Thermonics is moving ahead quickly. Heat in chip design may within five or ten years be a forgotten problem. Thermonics is creating electrical energy out of heat, a division of photonics. Recent advances have taken us from vaccuum-tube style thermonic chips to semi-conductor style. With this step, heat removal is close to becoming a moot point, as any excess heat will be “absorbed” as electrical power.

Besides, with nanotechnology and nano-carbon structures doped with silicate impurities and other various elements, single-electron computing gets very close to being a reality, and as carbon nanotubes are room temperature near-superconductive, there is VERY little loss to heat. Doesn’t most of the heat come from the skin-effect of electron transmission through metals? Well, nanotubes don’t skin, they flow the electrons through the “empty” insides.

Of course, none of that matters if we can manage cross-linked photonic grids throughout Bose-Einstein condensates for quantum computing. Very interesting process.

Links to be provided if requested.

Tim

capacitor: The Pentium 4 seems rather popular to me. The deal is that you need a MUCH faster Pentium 4 to equal a Pentium 3. Back of the hand calculations, a P3 1Ghz would be roughly equal to a P4 1.4Ghz or so, which is technically operating at twice Intel’s stated speed, or 2.8Ghz. The price for similar levels of performance are similar, however.

Again, you don’t necessarily NEED to recompile or rewrite applications to use them on new CPUs. The AMD Opterons will need a new operating system to use the advanced features (64-bit), but you could toss Windows 95 on one and get performance that would still be faster than one of today’s Athlons, probably.

Almost all the heat is dissipated in the transistors. P = I * V. If you have charge moving from one voltage to another energy is being transferred. In the case of digital electronics there is really now where for this energy to go besides heat. A certain amount will be radiated away as more or less general RF noise. If all the metal in a chip was superconducting the only power savings that I can think of would be due to faster switching times mean both halves of the cmos circuit would be on for a shorter duration.

You maybe thinking about the Itanic, not the P4. The Itanium is Intel’s new 64-bit VLIW EPIC processor, and it ain’t called the Itanic for no reason :wink:

FDISK, your own words betray your point. Why would people pay a whole lot in cooling the extremely hot P4 if it performs ‘just as well’ as the P3 with older software and hardware products? That is the main reason why backwards compatibility would be a huge problem when upgrading: the theorhetically superior performance that is paid for sometimes will not be there.

If one gets newest software for the newest machine, I would expect performance to be exceptionally higher. But these are not the rebuyer’s spending habits. They get a bigger boost in performance by changing RAM, the graphics card, the sound card and the hard drive.

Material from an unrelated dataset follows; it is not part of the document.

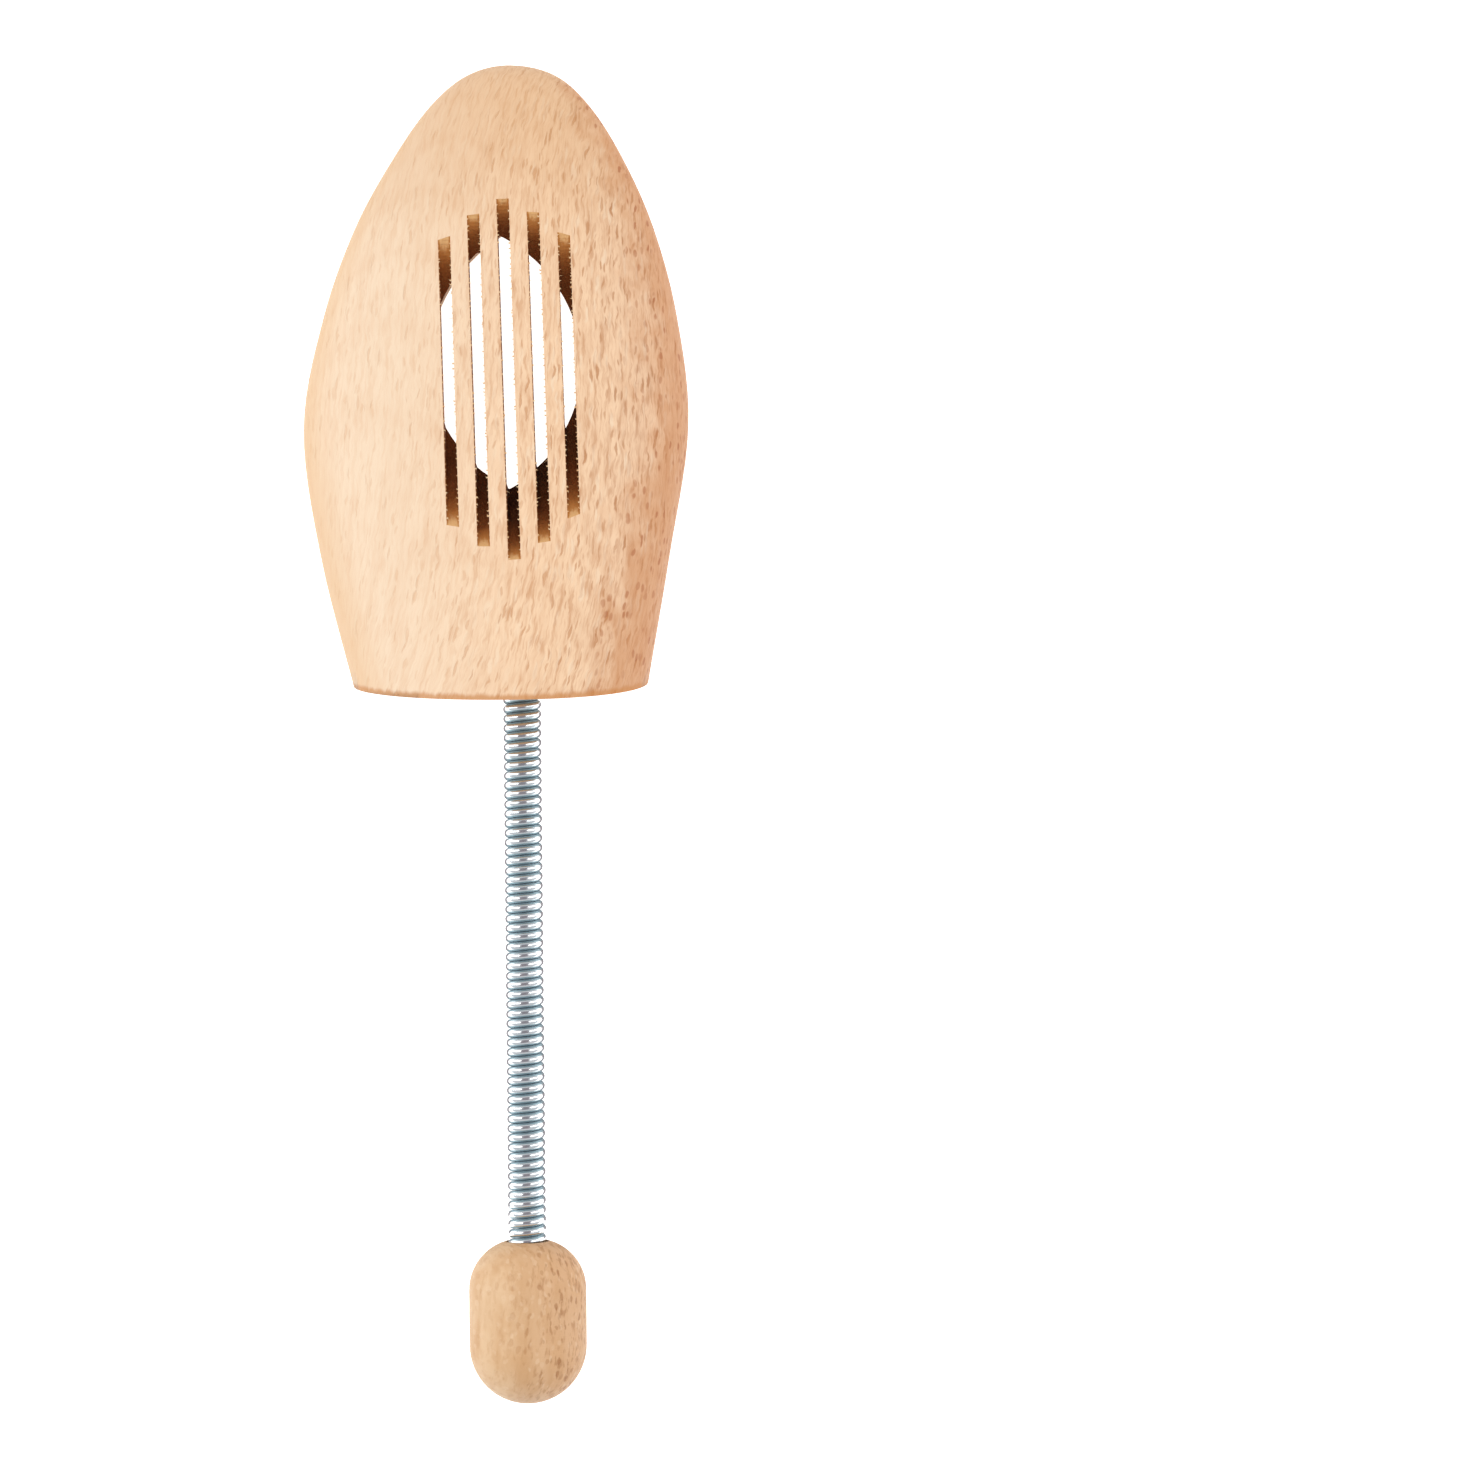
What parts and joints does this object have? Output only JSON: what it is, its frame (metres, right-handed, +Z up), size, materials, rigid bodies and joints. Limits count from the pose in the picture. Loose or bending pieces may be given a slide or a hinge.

It is not that I am not excited by the revolutionary and evolutionary new abilities of the new wafers. It is just that sometimes, the companies go too fast to produce product for their own good. Take ATI for example. Their video cards are excellent, at least I think so. However, the drivers and auxilary software (IMHO) are lagging badly, sometimes making the excellent cards virtually unuseable. If they have developed a better system of upgrading drivers like nvidia has done, then they would have not only allow end users the ability to maximize the cards’ abilities, but it would leave the programmers better prepared for the newest video cards ATI ships to market. Many people swear by the All-In-Wonder card, but the gap shows with the Rage and the Radeon sieres of products. The gap between the new machine or machine part and the drivers that run them needs to be closed in order to see real progress in upgrade technology.

Here is where Microsoft comes in. For the Windows program, they have generic drivers for almost every device, and some for specific devices granted to them by the companies that do business with them. Some are adequate to run the devices sufficiently, many are insufficient. With the plug and play system, this many satisfy most, but not to the good hackers among us. While this driver system is good for the consumer, IMO this is where their monopoly can get most insiduous. The file system for drivers can get is very inconsistent first of all, with some placed in a single or several the C:>Windows folder(s), and others placed in the c:>Warcraft Diablo Siege Force folder (just to use an example). Second, MS may produce a patch which all of a sudden makes certain products unuseable, forcing analysts to stop and fix that certain problem, instead of producing a better software upgrade for the wafer. That can be abused to slow down any potential software/hardware hybrid competitor to a crawl. Then there is the Linux problem, which MS thought is solved by demanding exclusivity with many products in the market, in which drivers for specific products are to be made only for Windows (Winmodems for example). As the drivers can be easily bloated in Windows, this exclusivity can lead to relatively poor perfomance on the machines.

Then there is that ugly small GDI/GUI. Starting at a miniscule 64k, throughout the years, MS only added extra 64k heaps. This is a real gap to overcome. Right now, one can’t do much to change the GDI/GUI without crashing the system. If MS is willing and able to truly fix this, not stopgap measures, but once and for all, then not only Windows become a great product, but technology can truly expand as software, backwards and forwards, can run at the dsesired speeds and catch finally catch up to hardware.

Then there’s languages such as Java and Javascript. A language with a smaller compiler is supposed to be faster, not slower. The load up times can be infuriating, especially with a high-speed connection… I have a feeling that the faster machines are there to cover up the slow speeds of certain programming languages. If Java had the speed of, say, Pascal, then even Bill Gates will have to bow to the feet of Scott McNealy.

See, these are some of the problems that has to be solved, on the software side, before the newer CPUs can go practically faster.

As a disclaimer, I use Windows almost all of the time.

Homer, I want those links presented, than you.